• _Given exercise_:
Write out the whole listing, matching it exactly.

• _Data block_:

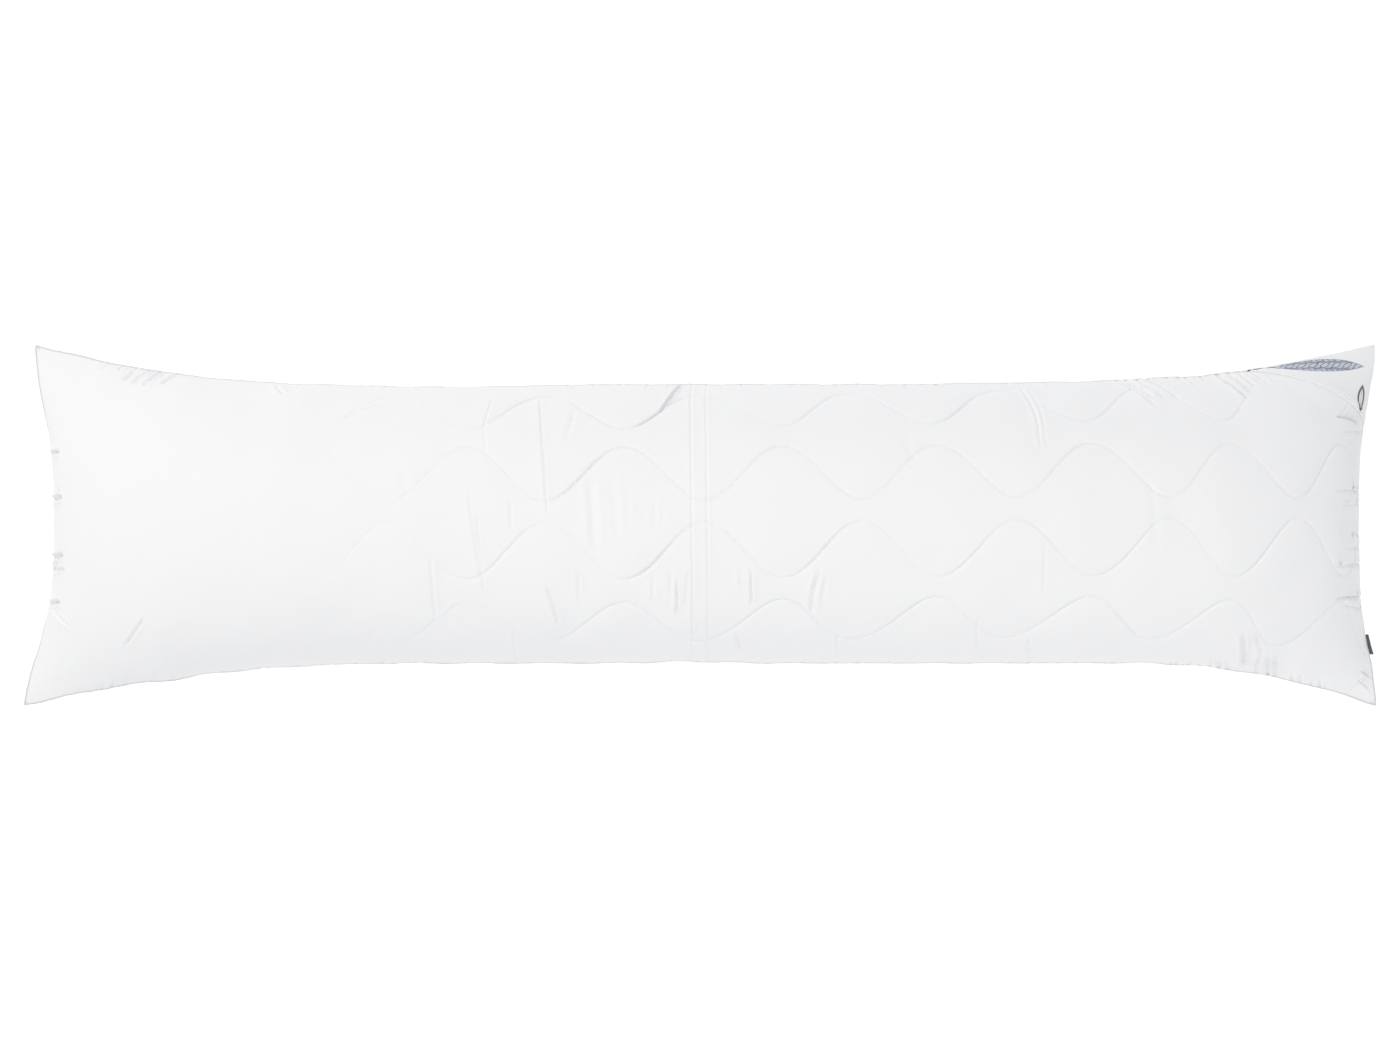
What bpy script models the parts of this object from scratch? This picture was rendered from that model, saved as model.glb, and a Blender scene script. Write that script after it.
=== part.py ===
"""A long body pillow: a quilted, filled casing with drawn-in sides, a corner patch and a side label.

It lies on its back on the plane z = 0, in metres, with +X along its length and +Z up through its
face. The origin is under the middle of the whole pillow. Each panel of the casing is first a flat
grid in the coordinates of the cut cloth, u along the pillow and v across it. The rows of that grid
follow the sewn lines, so each line is an edge loop. The grid is then moved to the filled shape.
"""

import bmesh
import bpy
import numpy as np

# The seam line seen from above: the four corners and the drawn-in middles
CORNERS = {"left": {"top": -0.6990, "bottom": -0.7110}, "right": {"top": 0.7100, "bottom": 0.7110}}
MIDDLE_LEFT = -0.6752
MIDDLE_RIGHT = 0.6876
# The powers of the curve that an end seam takes from its middle out to the corners
END_CURVE = (2.5, 1.7)
SIDE_TOP = 0.1467
SIDE_BOTTOM = -0.1437
# How the long seams swing out to the corners: (side, end, depth, reach along the seam, power)
SEAM_SWINGS = (
    ("top", "left", 0.0436, 0.340, 2.2),
    ("top", "right", 0.0356, 0.190, 1.15),
    ("top", "right", 0.0080, 0.500, 1.0),
    ("bottom", "left", 0.0463, 0.420, 2.2),
    ("bottom", "right", 0.0463, 0.262, 2.0),
)

# The filled shape
PANEL_HALF_WIDTH = 0.200
CROWN = 0.104
BACK_DEPTH = 0.122
SEAM_HEIGHT = 0.096
PRESS_RADIUS = 0.012
ARC_ANGLE = 1.36
END_ARC_ANGLE = 0.45
# How full each end is: (end, reach from the end seam, power of the rounding)
END_FULLNESS = (("left", 0.280, 2.0), ("right", 0.205, 2.3))
END_DROP = 0.018
CORNER_DROP = 0.012

# Quilting: four whole sewn lines and one that runs in and out of the lower seam
WAVE_LENGTH = 0.156
WAVE_HEIGHT = 0.0292
LINE_PITCH = 0.0846
FIRST_LINE = 0.1425
LINE_COUNT = 5
# The waves close up towards the right end, by this much at the reach past the start
CLOSING_START = 0.400
CLOSING_REACH = 0.270
CLOSING = 0.034
GROOVE_DEPTH = 0.0036
GROOVE_SPREAD = 0.013
SHOULDER = 0.009
LOWEST_LINE = -0.188
SEAM_FADE = 0.012

# Mesh of a panel
COLUMN = 0.0152
CREASE_COLUMN = -0.0080
ROWS = 24

# Packing creases across the face: (flat length u, lean of the crease, low end v, high end v, depth)
CREASES = (
    (-0.0080, 0.00, -0.190, 0.190, 0.0016),
    (0.0072, 0.00, -0.190, 0.190, 0.0012),
    (-0.1600, -0.06, 0.020, 0.165, 0.0012),
    (-0.2360, 0.10, -0.085, 0.165, 0.0012),
    (0.3560, 0.05, -0.140, 0.165, 0.0010),
)
CREASE_WIDTH = 0.007
# Gathers where a long seam is drawn in: (side, flat length u, half length, wave length, height)
GATHERS = (
    ("top", -0.585, 0.060, 0.046, 0.0022),
    ("top", 0.470, 0.050, 0.046, 0.0020),
    ("top", 0.580, 0.045, 0.048, 0.0016),
    ("bottom", -0.560, 0.070, 0.052, 0.0016),
    ("bottom", 0.600, 0.060, 0.046, 0.0026),
)
GATHER_REACH = 0.035

# Corner patch on the upper right corner of the face
PATCH_ALONG = 0.147
PATCH_DOWN = 0.094
PATCH_THICKNESS = 0.0014
PATCH_INSET = 0.0020
CLOTH_GAP = 0.0004

# Side label: a folded loop of woven tape in the right end seam
LABEL_WIDTH = 0.022
LABEL_LENGTH = 0.009
LABEL_THICKNESS = 0.0016
LABEL_FLAT_V = -0.129
LABEL_DROOP = 2.0
LABEL_GAP = 0.0004

WHITE_MICROFIBRE = (0.86, 0.87, 0.885, 1.0)
WHITE_PERCALE = (0.88, 0.885, 0.90, 1.0)
DARK_TAPE = (0.075, 0.078, 0.085, 1.0)


def clear_scene():
    """Remove every object that the file opened with."""
    for thing in list(bpy.data.objects):
        bpy.data.objects.remove(thing, do_unlink=True)


def cloth_material(name, colour, roughness):
    """A plain matt cloth."""
    material = bpy.data.materials.new(name)
    material.use_nodes = True
    shader = material.node_tree.nodes["Principled BSDF"]
    shader.inputs["Base Color"].default_value = colour
    shader.inputs["Roughness"].default_value = roughness
    shader.inputs["Metallic"].default_value = 0.0
    material.diffuse_color = colour
    return material


def smooth_step(value):
    """0 below 0, 1 above 1 and a soft rise between them."""
    value = np.clip(value, 0.0, 1.0)
    return value * value * (3.0 - 2.0 * value)


def fullness(x):
    """How full the pillow is at x along its middle: 0 on an end seam, 1 past both reaches."""
    full = np.ones_like(x)
    for end, reach, power in END_FULLNESS:
        distance = x - MIDDLE_LEFT if end == "left" else MIDDLE_RIGHT - x
        left_over = np.clip(1.0 - distance / reach, 0.0, 1.0)
        full = full * (1.0 - left_over**power) ** (1.0 / power)
    return full


def middle_line():
    """Flat lengths along the crown, measured on the cloth from x = 0, and the x of each."""
    turn = np.linspace(0.0, np.pi, 6001)
    x = MIDDLE_LEFT + (MIDDLE_RIGHT - MIDDLE_LEFT) * (1.0 - np.cos(turn)) / 2.0
    steps = np.hypot(np.diff(x), CROWN * np.diff(fullness(x)))
    along = np.concatenate([[0.0], np.cumsum(steps)])
    return along - np.interp(0.0, x, along), x


FLAT_LENGTHS, MIDDLE_X = middle_line()
FLAT_LEFT, FLAT_RIGHT = FLAT_LENGTHS[0], FLAT_LENGTHS[-1]


def seam_x(u, across):
    """The x that the long seams have at flat length u, for across from -1, low, to 1, high."""
    share = (u - FLAT_LEFT) / (FLAT_RIGHT - FLAT_LEFT)
    top = CORNERS["left"]["top"] + share * (CORNERS["right"]["top"] - CORNERS["left"]["top"])
    low = CORNERS["left"]["bottom"] + share * (
        CORNERS["right"]["bottom"] - CORNERS["left"]["bottom"]
    )
    return (top + low) / 2.0 + across * (top - low) / 2.0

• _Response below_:
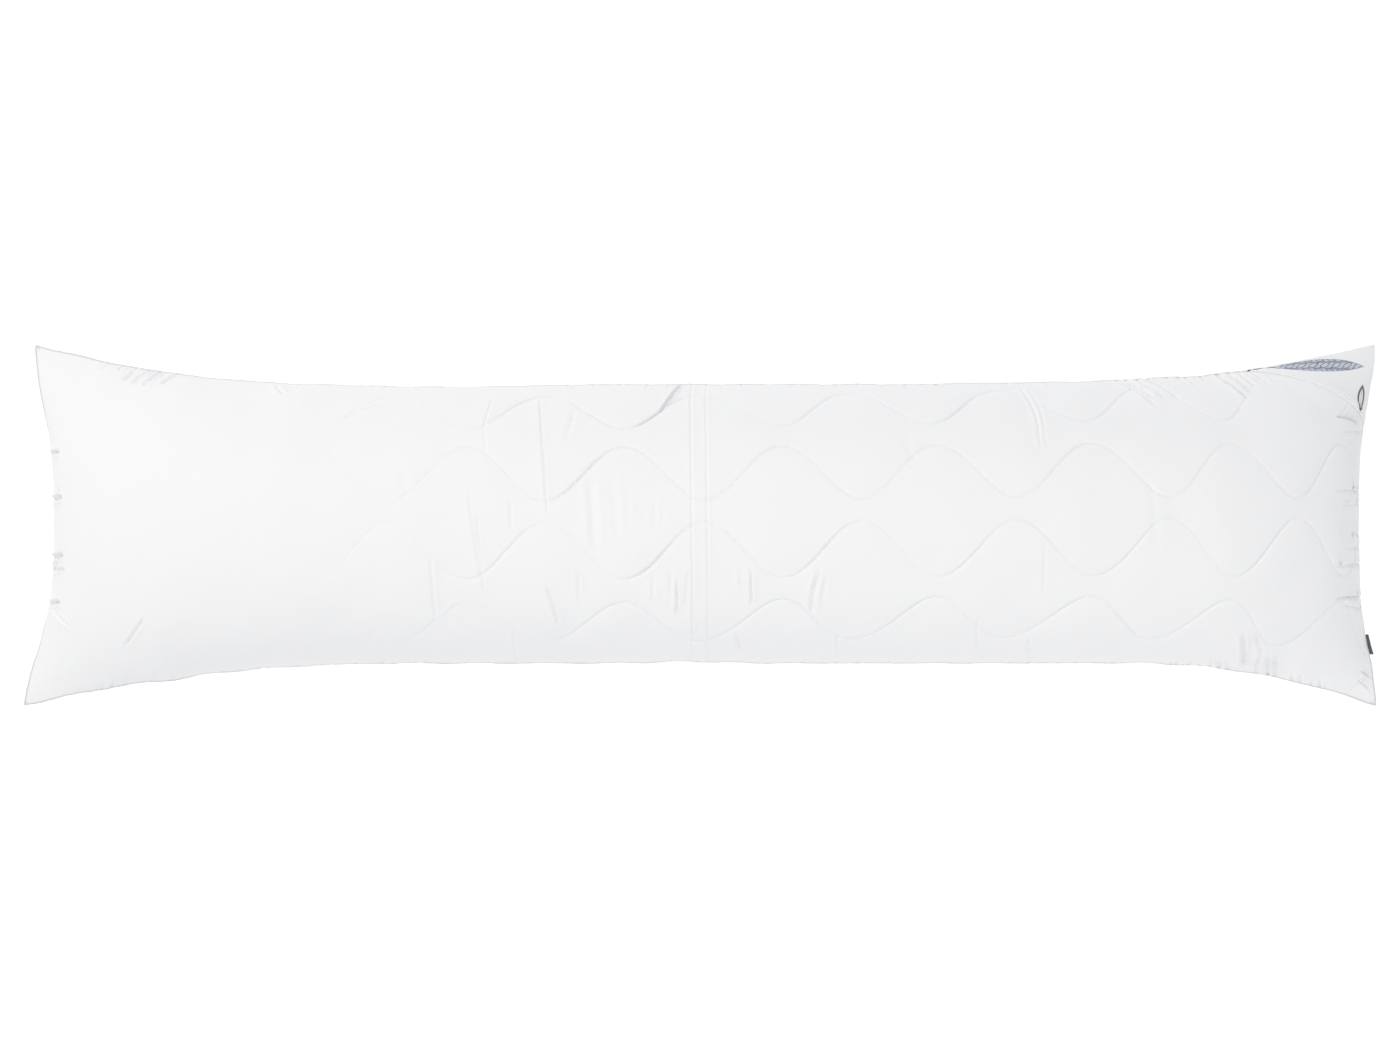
What bpy script models the parts of this object from scratch? This picture was rendered from that model, saved as model.glb, and a Blender scene script. Write that script after it.
=== part.py ===
"""A long body pillow: a quilted, filled casing with drawn-in sides, a corner patch and a side label.

It lies on its back on the plane z = 0, in metres, with +X along its length and +Z up through its
face. The origin is under the middle of the whole pillow. Each panel of the casing is first a flat
grid in the coordinates of the cut cloth, u along the pillow and v across it. The rows of that grid
follow the sewn lines, so each line is an edge loop. The grid is then moved to the filled shape.
"""

import bmesh
import bpy
import numpy as np

# The seam line seen from above: the four corners and the drawn-in middles
CORNERS = {"left": {"top": -0.6990, "bottom": -0.7110}, "right": {"top": 0.7100, "bottom": 0.7110}}
MIDDLE_LEFT = -0.6752
MIDDLE_RIGHT = 0.6876
# The powers of the curve that an end seam takes from its middle out to the corners
END_CURVE = (2.5, 1.7)
SIDE_TOP = 0.1467
SIDE_BOTTOM = -0.1437
# How the long seams swing out to the corners: (side, end, depth, reach along the seam, power)
SEAM_SWINGS = (
    ("top", "left", 0.0436, 0.340, 2.2),
    ("top", "right", 0.0356, 0.190, 1.15),
    ("top", "right", 0.0080, 0.500, 1.0),
    ("bottom", "left", 0.0463, 0.420, 2.2),
    ("bottom", "right", 0.0463, 0.262, 2.0),
)

# The filled shape
PANEL_HALF_WIDTH = 0.200
CROWN = 0.104
BACK_DEPTH = 0.122
SEAM_HEIGHT = 0.096
PRESS_RADIUS = 0.012
ARC_ANGLE = 1.36
END_ARC_ANGLE = 0.45
# How full each end is: (end, reach from the end seam, power of the rounding)
END_FULLNESS = (("left", 0.280, 2.0), ("right", 0.205, 2.3))
END_DROP = 0.018
CORNER_DROP = 0.012

# Quilting: four whole sewn lines and one that runs in and out of the lower seam
WAVE_LENGTH = 0.156
WAVE_HEIGHT = 0.0292
LINE_PITCH = 0.0846
FIRST_LINE = 0.1425
LINE_COUNT = 5
# The waves close up towards the right end, by this much at the reach past the start
CLOSING_START = 0.400
CLOSING_REACH = 0.270
CLOSING = 0.034
GROOVE_DEPTH = 0.0036
GROOVE_SPREAD = 0.013
SHOULDER = 0.009
LOWEST_LINE = -0.188
SEAM_FADE = 0.012

# Mesh of a panel
COLUMN = 0.0152
CREASE_COLUMN = -0.0080
ROWS = 24

# Packing creases across the face: (flat length u, lean of the crease, low end v, high end v, depth)
CREASES = (
    (-0.0080, 0.00, -0.190, 0.190, 0.0016),
    (0.0072, 0.00, -0.190, 0.190, 0.0012),
    (-0.1600, -0.06, 0.020, 0.165, 0.0012),
    (-0.2360, 0.10, -0.085, 0.165, 0.0012),
    (0.3560, 0.05, -0.140, 0.165, 0.0010),
)
CREASE_WIDTH = 0.007
# Gathers where a long seam is drawn in: (side, flat length u, half length, wave length, height)
GATHERS = (
    ("top", -0.585, 0.060, 0.046, 0.0022),
    ("top", 0.470, 0.050, 0.046, 0.0020),
    ("top", 0.580, 0.045, 0.048, 0.0016),
    ("bottom", -0.560, 0.070, 0.052, 0.0016),
    ("bottom", 0.600, 0.060, 0.046, 0.0026),
)
GATHER_REACH = 0.035

# Corner patch on the upper right corner of the face
PATCH_ALONG = 0.147
PATCH_DOWN = 0.094
PATCH_THICKNESS = 0.0014
PATCH_INSET = 0.0020
CLOTH_GAP = 0.0004

# Side label: a folded loop of woven tape in the right end seam
LABEL_WIDTH = 0.022
LABEL_LENGTH = 0.009
LABEL_THICKNESS = 0.0016
LABEL_FLAT_V = -0.129
LABEL_DROOP = 2.0
LABEL_GAP = 0.0004

WHITE_MICROFIBRE = (0.86, 0.87, 0.885, 1.0)
WHITE_PERCALE = (0.88, 0.885, 0.90, 1.0)
DARK_TAPE = (0.075, 0.078, 0.085, 1.0)


def clear_scene():
    """Remove every object that the file opened with."""
    for thing in list(bpy.data.objects):
        bpy.data.objects.remove(thing, do_unlink=True)


def cloth_material(name, colour, roughness):
    """A plain matt cloth."""
    material = bpy.data.materials.new(name)
    material.use_nodes = True
    shader = material.node_tree.nodes["Principled BSDF"]
    shader.inputs["Base Color"].default_value = colour
    shader.inputs["Roughness"].default_value = roughness
    shader.inputs["Metallic"].default_value = 0.0
    material.diffuse_color = colour
    return material


def smooth_step(value):
    """0 below 0, 1 above 1 and a soft rise between them."""
    value = np.clip(value, 0.0, 1.0)
    return value * value * (3.0 - 2.0 * value)


def fullness(x):
    """How full the pillow is at x along its middle: 0 on an end seam, 1 past both reaches."""
    full = np.ones_like(x)
    for end, reach, power in END_FULLNESS:
        distance = x - MIDDLE_LEFT if end == "left" else MIDDLE_RIGHT - x
        left_over = np.clip(1.0 - distance / reach, 0.0, 1.0)
        full = full * (1.0 - left_over**power) ** (1.0 / power)
    return full


def middle_line():
    """Flat lengths along the crown, measured on the cloth from x = 0, and the x of each."""
    turn = np.linspace(0.0, np.pi, 6001)
    x = MIDDLE_LEFT + (MIDDLE_RIGHT - MIDDLE_LEFT) * (1.0 - np.cos(turn)) / 2.0
    steps = np.hypot(np.diff(x), CROWN * np.diff(fullness(x)))
    along = np.concatenate([[0.0], np.cumsum(steps)])
    return along - np.interp(0.0, x, along), x


FLAT_LENGTHS, MIDDLE_X = middle_line()
FLAT_LEFT, FLAT_RIGHT = FLAT_LENGTHS[0], FLAT_LENGTHS[-1]


def seam_x(u, across):
    """The x that the long seams have at flat length u, for across from -1, low, to 1, high."""
    share = (u - FLAT_LEFT) / (FLAT_RIGHT - FLAT_LEFT)
    top = CORNERS["left"]["top"] + share * (CORNERS["right"]["top"] - CORNERS["left"]["top"])
    low = CORNERS["left"]["bottom"] + share * (
        CORNERS["right"]["bottom"] - CORNERS["left"]["bottom"]
    )
    return (top + low) / 2.0 + across * (top - low) / 2.0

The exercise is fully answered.